TASK

Creating Files

I am an avid Romance and Mystery reader, hence why I chose two Romance novels and a Mystery. I included the title, author, length, year published, and Amazon rating. Since one of the books had to have two authors, I decided the latest James Patterson book that is a part of a series that he co-authors with Michael Ledwidge. I was appreciative of http://www.w3schools.com/xml/ as well as a few other sites that helped with creating the files.
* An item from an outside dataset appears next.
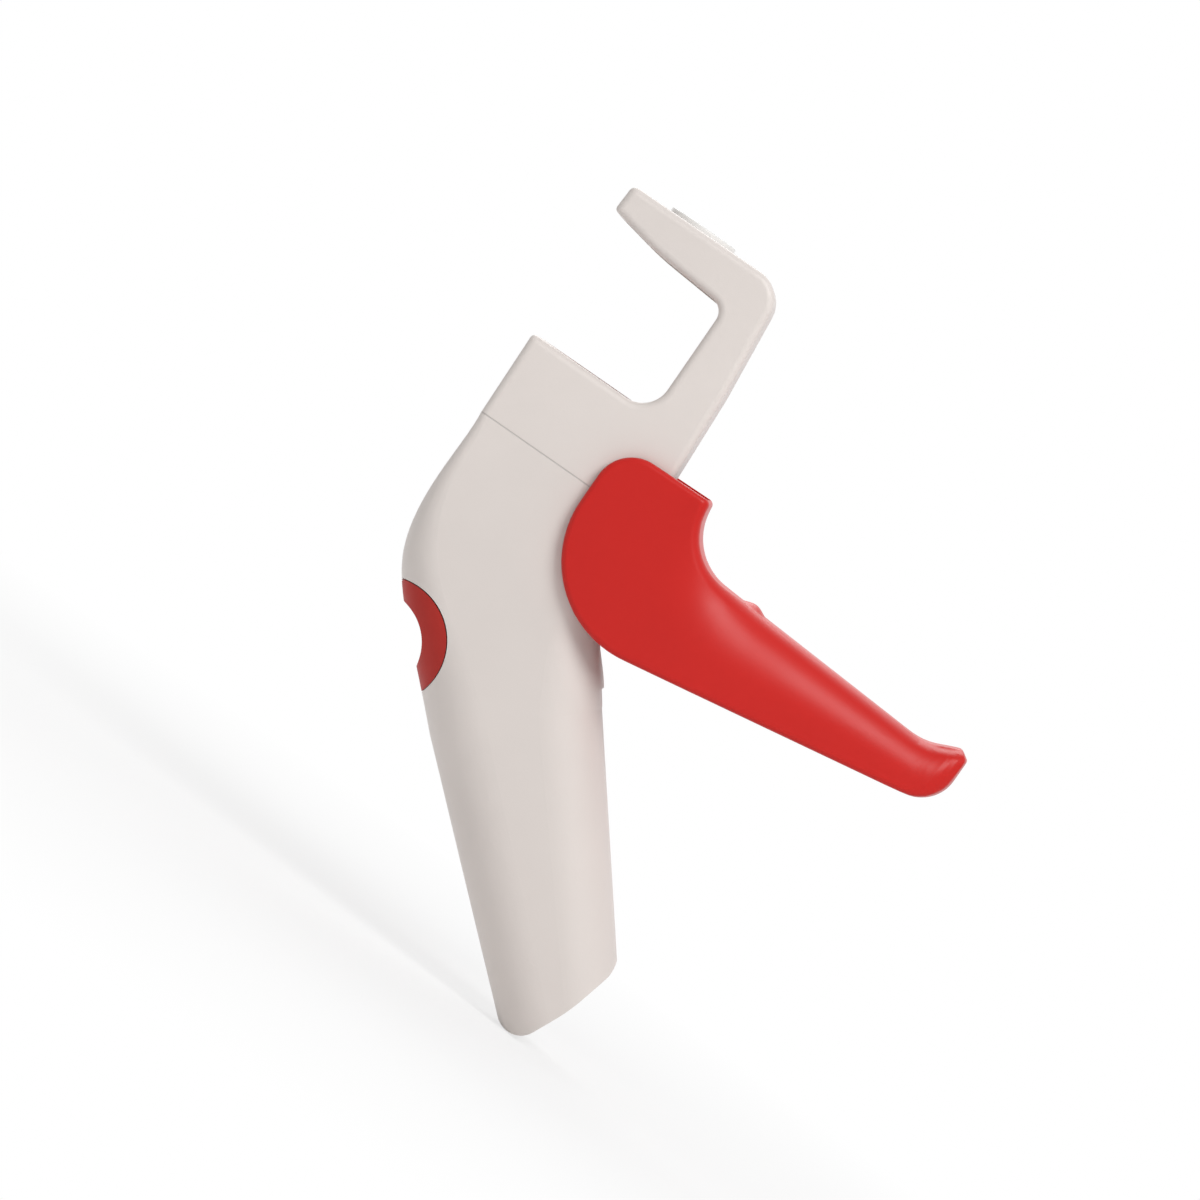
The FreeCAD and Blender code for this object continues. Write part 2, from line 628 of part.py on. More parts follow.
def lever_outline():
    """The lever from the side: a round hub, a hollow neck in front and a flick up at the tip."""
    left = PIVOT_X - HUB_RADIUS
    hub_top = PIVOT_Z + 14.1
    tip = LEVER_TIP_X
    return [
        (left, lever_bottom(left), HUB_RADIUS),
        (left, hub_top, 8.0),
        (PIVOT_X - 0.1, hub_top + 0.4, 0),
        (PIVOT_X + 1.7, web_outside(PIVOT_X + 1.7), NECK_RADIUS),
        (tip - 9.6, web_outside(tip - 9.6), 14.0),
        (tip - 2.2, PIVOT_Z + 2.4, 0),
        (tip, PIVOT_Z + 1.0, 1.0),
        (tip, lever_bottom(tip), 7.5),
    ]


def lever_plan(inset):
    """The lever from above: parallel cheeks at the hub, then a taper to the tip."""
    wide = CHEEK_OUTER - inset
    tip = LEVER_TIP_WIDTH / 2 - inset
    end = LEVER_TIP_X + 1 - inset
    corners = [(0, -wide, 0), (PIVOT_X + 11, -wide, 90), (end, -tip, 6.0),
               (end, tip, 6.0), (PIVOT_X + 11, wide, 90), (0, wide, 0)]
    return plan_slab(corners, -60, 10)


def channel_outline():
    """The space between the cheeks: open below and at the hub's top, closed by the web in front."""
    tip = LEVER_TIP_X
    corner = PIVOT_X + 1.7 - WEB
    return [
        (-10, 10, 0),
        (PIVOT_X - 0.5 - WEB, 10, 0),
        (corner, web_outside(corner) - WEB, NECK_RADIUS + WEB),
        (tip - 12.0, web_outside(tip - 12.0) - WEB, 2.0),
        (tip - 12.0, -70, 0),
        (-10, -70, 0),
    ]


def round_lever(solid):
    """Rounded edges: wider along the front of the neck and the grip, narrow round the hub and below."""
    front = []
    for edge in solid.Edges:
        box = edge.BoundBox
        beside = box.YMin > 0 or box.YMax < 0
        if beside and box.XMin > PIVOT_X - 0.2 and box.XMax < LEVER_TIP_X - 2 and box.ZMax > PIVOT_Z - 1.5:
            front.append(edge)
    solid = solid.makeFillet(GRIP_EDGE, front)
    # The hub's arcs lead the narrow rounding on along every edge that is tangent to them
    hub = []
    for edge in solid.Edges:
        box = edge.BoundBox
        if box.YLength < 1e-3 and box.XMin < PIVOT_X - HUB_RADIUS + 1 and edge.Length > HUB_RADIUS:
            hub.append(edge)
    return solid.makeFillet(HUB_EDGE, hub)


def make_lever():
    solid = side_slab(lever_outline(), -CHEEK_OUTER, CHEEK_OUTER).common(lever_plan(0))
    solid = round_lever(solid)
    inner = side_slab(channel_outline(), -CHEEK_INNER, CHEEK_INNER).common(lever_plan(CHEEK))
    solid = solid.cut(inner)
    # Two low nubs on the front cover the screws that hold the crank
    x = PIVOT_X + CRANK_SCREW_REACH
    for y in CRANK_SCREW_YS:
        solid = solid.fuse(post(SCREW_RADIUS + 1.1, web_outside(x) - 0.8, web_outside(x) + NUB_HEIGHT, x, y))
        solid = solid.cut(post(SCREW_RADIUS + 0.02, web_outside(x) - WEB - 1, CRANK_SCREW_TOP_Z, x, y))
    # The pivot pin is blind in the right cheek and comes out flush in the left one
    solid = solid.cut(barrel(PIN_RADIUS, PIN_START_Y, CHEEK_OUTER + 1, PIVOT_X, PIVOT_Z))
    return solid.removeSplitter()


def make_pivot_pin():
    return barrel(PIN_RADIUS, PIN_START_Y, CHEEK_OUTER - 0.1, PIVOT_X, PIVOT_Z)


def make_pivot_bushes():
    """A flanged bush in each ear; the flanges keep the crank in the middle."""
    bushes = []
    for side in (-1, 1):
        ends = sorted((side * LUG_INNER, side * HALF))
        lip = sorted((side * (LUG_INNER - BUSH_FLANGE), side * LUG_INNER))
        bush = barrel(BUSH_RADIUS, ends[0], ends[1], PIVOT_X, PIVOT_Z)
        bush = bush.fuse(barrel(LUG_RADIUS - 0.4, lip[0], lip[1], PIVOT_X, PIVOT_Z))
        bushes.append(bush.cut(barrel(PIN_RADIUS + PIN_FIT, -60, 60, PIVOT_X, PIVOT_Z)).removeSplitter())
    return Part.makeCompound(bushes)


def crank_corner(r, h):
    """A point of the resting crank: r out from the pivot, h below the crank's middle line."""
    return turn(PIVOT_X + r, PIVOT_Z + h, REST_ANGLE - 180, (PIVOT_X, PIVOT_Z))


def make_crank_fork():
    """Two arms on one hub; an open slot in each lifts the carrier by its pin."""
    reach = PIVOT_X / math.cos(math.radians(REST_ANGLE)) + 0.7
    neck = reach - 11.0
    hub = LUG_RADIUS - 0.3
    arm = [(0, -hub, 0), (neck, -ARM_ABOVE, 6.0), (reach, -ARM_ABOVE, 1.2),
           (reach, ARM_BELOW, 1.2), (neck, ARM_BELOW, 6.0), (0, hub, 0)]
    slot_half = TRUNNION_RADIUS + FORK_PLAY
    slot_end = PIVOT_X - TRUNNION_RADIUS - 1.2
    slot = [(slot_end, FORK_OFFSET - slot_half, 1.5), (reach + 5, FORK_OFFSET - slot_half, 0),
            (reach + 5, FORK_OFFSET + slot_half, 0), (slot_end, FORK_OFFSET + slot_half, 1.5)]
    crank = barrel(LUG_RADIUS, -ARM_OUTER, ARM_OUTER, PIVOT_X, PIVOT_Z)
    for side in (-1, 1):
        y0, y1 = sorted((side * ARM_INNER, side * ARM_OUTER))
        plate = side_slab([crank_corner(r, h) + (radius,) for r, h, radius in arm], y0, y1)
        plate = plate.cut(side_slab([crank_corner(r, h) + (radius,) for r, h, radius in slot], y0, y1))
        crank = crank.fuse(plate)
    # The tail lies under the lever's web, and two screws hold it there
    end = PIVOT_X + CRANK_SCREW_REACH + 3.0
    start = PIVOT_X + 5.2
    top_start = web_outside(start) - WEB - 0.04
    top_end = web_outside(end) - WEB - 0.04
    tail = side_slab([(PIVOT_X, PIVOT_Z + 1.0, 0), (start, top_start, 0), (end, top_end, 0),
                      (end, top_end - TAIL_THICKNESS, 1.0), (PIVOT_X, PIVOT_Z - LUG_RADIUS + 0.2, 0)],
                     -TAIL_HALF, TAIL_HALF)
    crank = crank.fuse(tail)
    for y in CRANK_SCREW_YS:
        crank = crank.cut(post(SCREW_RADIUS + 0.1, -60, 0, PIVOT_X + CRANK_SCREW_REACH, y))
    return crank.cut(barrel(PIN_RADIUS, -60, 60, PIVOT_X, PIVOT_Z)).removeSplitter()


def make_crank_screws():
    x = PIVOT_X + CRANK_SCREW_REACH
    seat = web_outside(x + 3.0) - WEB - 0.04 - TAIL_THICKNESS - 0.35
    screws = []
    for y in CRANK_SCREW_YS:
        screw = post(SCREW_RADIUS, seat - 0.1, CRANK_SCREW_TOP_Z - 0.1, x, y)
        screw = screw.fuse(post(SCREW_HEAD_RADIUS, seat - SCREW_HEAD_HEIGHT, seat, x, y))
        screws.append(screw.removeSplitter())
    return Part.makeCompound(screws)


def make_shell_screws():
    screws = []
    for x, z, seat in SCREW_PLACES:
        screw = barrel(SCREW_RADIUS, seat - SCREW_LENGTH, seat + 0.1, x, z)
        screw = screw.fuse(barrel(SCREW_HEAD_RADIUS, seat, seat + SCREW_HEAD_HEIGHT, x, z))
        screws.append(screw.removeSplitter())
    return Part.makeCompound(screws)


def main():
    os.makedirs("parts", exist_ok=True)
    outer, cavity = make_handle()
    parts = {
        "head_frame": make_head_frame(),
        "handle_shell_right": make_handle_shell(outer, cavity, -1),
        "handle_shell_left": make_handle_shell(outer, cavity, 1),
        "hand_rest": make_hand_rest(outer),
        "pit_exit_collar": make_exit_collar(),
        "cherry_seat": make_cherry_seat(),
        "punch_guide": make_punch_guide(),
        "spring_washer": make_spring_washer(),
        "return_spring": make_return_spring(),
        "punch_rod": make_punch_rod(),
        "punch_carrier": make_punch_carrier(),
        "carrier_pins": make_carrier_pins(),
        "lever": make_lever(),
        "crank_fork": make_crank_fork(),
        "crank_screws": make_crank_screws(),
        "pivot_pin": make_pivot_pin(),
        "pivot_bushes": make_pivot_bushes(),
        "shell_screws": make_shell_screws(),
    }
    for name, shape in parts.items():
        shape.exportStep(os.path.join("parts", name + ".step"))
        print(name, len(shape.Solids), "valid", shape.isValid(), "volume", round(shape.Volume, 1))


main()
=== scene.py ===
# %% [markdown]
# A hand cherry pitter, looked at from its side.
#
# The tool has an off-white plastic body, a red lever and a steel rod that the lever
# pushes up out of the body. The shapes come packed from the construction model, all in
# one frame and in metres, so a size below is a number times MM. This lesson gives each
# piece its finish, rounds the lever's grip, turns the screws and winds the spring in
# mesh code, and then sets up the floor, the lamps and the camera.

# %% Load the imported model
import json
import math

import bmesh
import bpy
from mathutils import Matrix, Vector


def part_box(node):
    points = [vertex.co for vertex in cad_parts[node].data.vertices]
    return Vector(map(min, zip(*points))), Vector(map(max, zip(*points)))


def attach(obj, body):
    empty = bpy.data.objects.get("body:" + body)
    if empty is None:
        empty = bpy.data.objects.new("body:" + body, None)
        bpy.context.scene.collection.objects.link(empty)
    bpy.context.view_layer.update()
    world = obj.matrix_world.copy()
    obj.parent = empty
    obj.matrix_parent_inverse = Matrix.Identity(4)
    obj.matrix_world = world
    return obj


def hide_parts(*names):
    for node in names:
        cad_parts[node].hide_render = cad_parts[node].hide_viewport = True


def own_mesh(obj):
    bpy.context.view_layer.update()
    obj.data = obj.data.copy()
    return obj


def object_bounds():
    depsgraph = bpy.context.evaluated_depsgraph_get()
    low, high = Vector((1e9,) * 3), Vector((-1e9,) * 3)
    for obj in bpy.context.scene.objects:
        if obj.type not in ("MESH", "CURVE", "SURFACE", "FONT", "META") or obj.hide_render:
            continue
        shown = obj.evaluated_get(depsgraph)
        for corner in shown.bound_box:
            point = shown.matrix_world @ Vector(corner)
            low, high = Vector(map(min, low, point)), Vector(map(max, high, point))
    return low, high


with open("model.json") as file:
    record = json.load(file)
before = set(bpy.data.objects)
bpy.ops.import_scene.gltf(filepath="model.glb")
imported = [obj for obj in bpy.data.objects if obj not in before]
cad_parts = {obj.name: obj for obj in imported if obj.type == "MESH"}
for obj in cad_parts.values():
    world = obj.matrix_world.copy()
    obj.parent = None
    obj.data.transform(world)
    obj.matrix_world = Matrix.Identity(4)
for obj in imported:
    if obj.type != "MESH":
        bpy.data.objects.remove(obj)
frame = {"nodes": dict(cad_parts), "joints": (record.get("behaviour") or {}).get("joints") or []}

MM = 0.001
CAD_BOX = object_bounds()
NODES = frame["nodes"]
print("construction box", [list(corner) for corner in CAD_BOX])

# %% [markdown]
# A finish is a small network of nodes. Written node by node it is hard to read, so two
# helpers come first. Tone wraps one value socket and lets it take part in ordinary
# arithmetic: an expression such as 1 - mask * 0.5 adds the Math nodes by itself. It
# could be done with a node group for each formula, but then the formula is hidden.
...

I found the HTML to be the most straight forward to completeand the JSON file to be the most time consuming.

Loading HTML file

library(XML)
library(RCurl)
## Loading required package: bitops
books.html <-"https://raw.githubusercontent.com/komotunde/DATA607/master/Homework%204/books.html"
books.html <- getURL(books.html)
books.html <- readHTMLTable(books.html, header = TRUE)
books.html <- as.data.frame(books.html)
View(books.html)
I noticed immedicately that my column names were preceeded by X3’s. Renaming the columns would take care of this.
colnames(books.html) <- c("TITLE", "AUTHOR", "YEAR", "PAGES", "RATING")
View(books.html)

Now for our xml file.

books.xml<- getURL("https://raw.githubusercontent.com/komotunde/DATA607/master/Homework%204/books.xml", ssl.verifyPeer=FALSE)
books.xml <- xmlTreeParse(books.xml,useInternal = TRUE)
books.xml <- xmlToDataFrame(books.xml)
View(books.xml) 

###I had an issue with loading from a https but I found this work around on: http://stackoverflow.com/questions/23584514/error-xml-content-does-not-seem-to-be-xml-r-3-1-0
This data frame did not result in the same X3’s and I don’t have to do any edits on the resulting data frame. Finally, we will finish with our JSON file.
library(rjson)
books.json <- "https://raw.githubusercontent.com/komotunde/DATA607/master/Homework%204/books.json"
books.json <- fromJSON(paste(readLines(books.json), collapse=""))
books.json <- as.data.frame(books.json)
View(books.json)
This file was the least appealing and would need the most editing to be visually sound.